Ocurre que nosotros no tenemos otra fe que la de los apóstoles, la de sus sucesores, la de los santos y profetas que han sido testigos de Cristo durante dos milenios. Creemos esencialmente lo mismo que un cristiano convertido al Señor por la predicación de los apóstoles. Lo mismo que un cristiano defensor de la verdadera fe contra la herejía arriana. Lo mismo que el católico que era martirizado por los enemigos de Cristo en la España del 36. En otras palabras, quienes nos llaman fundamentalistas e integristas están lanzando esa adjetivo contra la Iglesia de Cristo de ahora y de siempre.

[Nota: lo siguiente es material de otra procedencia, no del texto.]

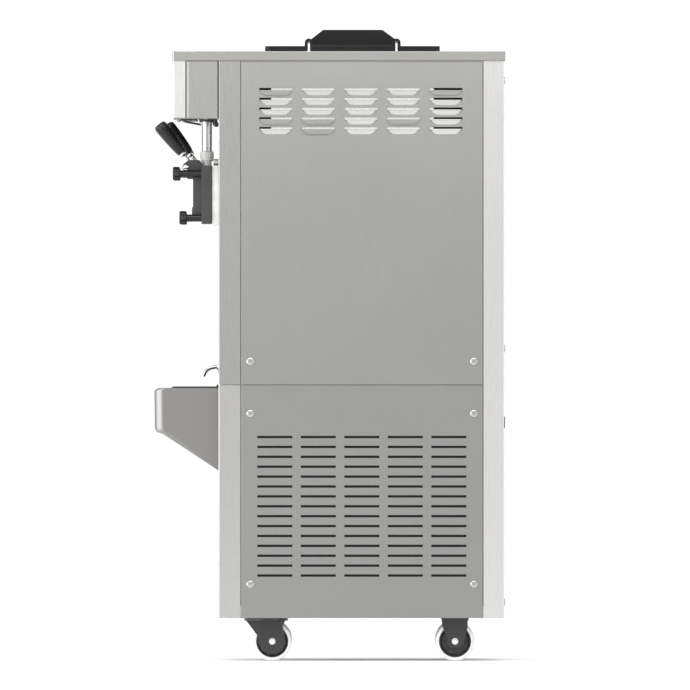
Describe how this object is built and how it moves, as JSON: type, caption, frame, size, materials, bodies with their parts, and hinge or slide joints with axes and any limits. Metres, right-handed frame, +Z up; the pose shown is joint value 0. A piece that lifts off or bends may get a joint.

¿En qué creen ellos? En un Cristo falso, hecho a imagen y semejanza de sus mentes tenebrosas, influenciadas por ese espíritu mundano que reniega de lo sobrenatural. En vez de ser luz del mundo, si es que alguna vez lo fueron, dejaron que el mundo -en el sentido bíblico del término- contaminara su fe. Y no sólo se permitieron que su fe fuera destruida, sino que se han convertido en agentes activos de la destrucción de la fe de los muchos necios que siguen sus erróneas enseñanzas. A ellos se les puede aplicar perfectamente las siguientes palabras de Cristo: “¡Ay de vosotros, escribas y fariseos hipócritas, que recorréis mar y tierra para hacer un prosélito, y, cuando llega a serlo, le hacéis hijo de condenación el doble que vosotros!“. Hipócritas son, porque no creyendo en el evangelio, pretenden que su fe adúltera es en realidad adulta. Y malditos son por crear escuela, por hacer discípulos entre fieles que prefirieron abandonar la fe de sus padres para creer en sus mentiras. Tanto tiene eso nada de particular. Ya decía el Qohelet: “perversi difficile corriguntur et stultorum infinitus est numerus” (Eccl 1,15)
Más grave que la existencia de estos fabricantes de agnosticismo y ateísmo pseudo-cristiano me parece el hecho de que muchos de ellos campen libremente por los prados en los que se alimenta el rebaño de Cristo. Tenerles dentro de la Iglesia es como permitir la presencia de prostitutas y chaperos en una casa de castidad. Es como pretender que tus hijos adolescentes venzan en su batalla contra las hormonas al mismo tiempo que les animas a ver pornografía en la tele o el ordenador. Que haya herejes es normal. Que se les deje en paz en nombre de una falsa caridad pastoral no sólo no es normal, sino que supone una traición en toda regla a Cristo y a sus fieles. Una traición por la que tendrán que rendir cuentas a Dios los responsables de la misma. Y es que no sólo se traiciona a Cristo dándonle un beso en su mejilla por treinta monedas de plata. También se le pisotea dejando que su mensaje sea entregado adulterado a quienes necesitan de la pureza del evangelio para ser salvos.
Para todos es la advertencia del apóstol san Pablo:
Me maravillo de que tan pronto, abandonando al que os llamó a la gracia de Cristo, os paséis a otro evangelio. No es que haya otro; lo que hay es que algunos os turban y pretenden pervertir el Evangelio de Cristo. Pero aunque nosotros o un ángel del cielo os anunciase otro evangelio distinto del que os hemos anunciado, sea anatema.
(Gal 1,6-8)
Y el mandato del apóstol San Juan:
Todo el que se extravía y no permanece en la doctrina de Cristo, no tiene a Dios; el que permanece en la doctrina, ése tiene al Padre y al Hijo. Si alguno viene a vosotros y no lleva esa doctrina, no le recibáis en casa ni le saludéis, pues el que le saluda comunica en sus malas obras.
(2 Jn 9-11)
No podemos ignorar esas advertencias. De ellas depende nuestra salvación y la de muchos.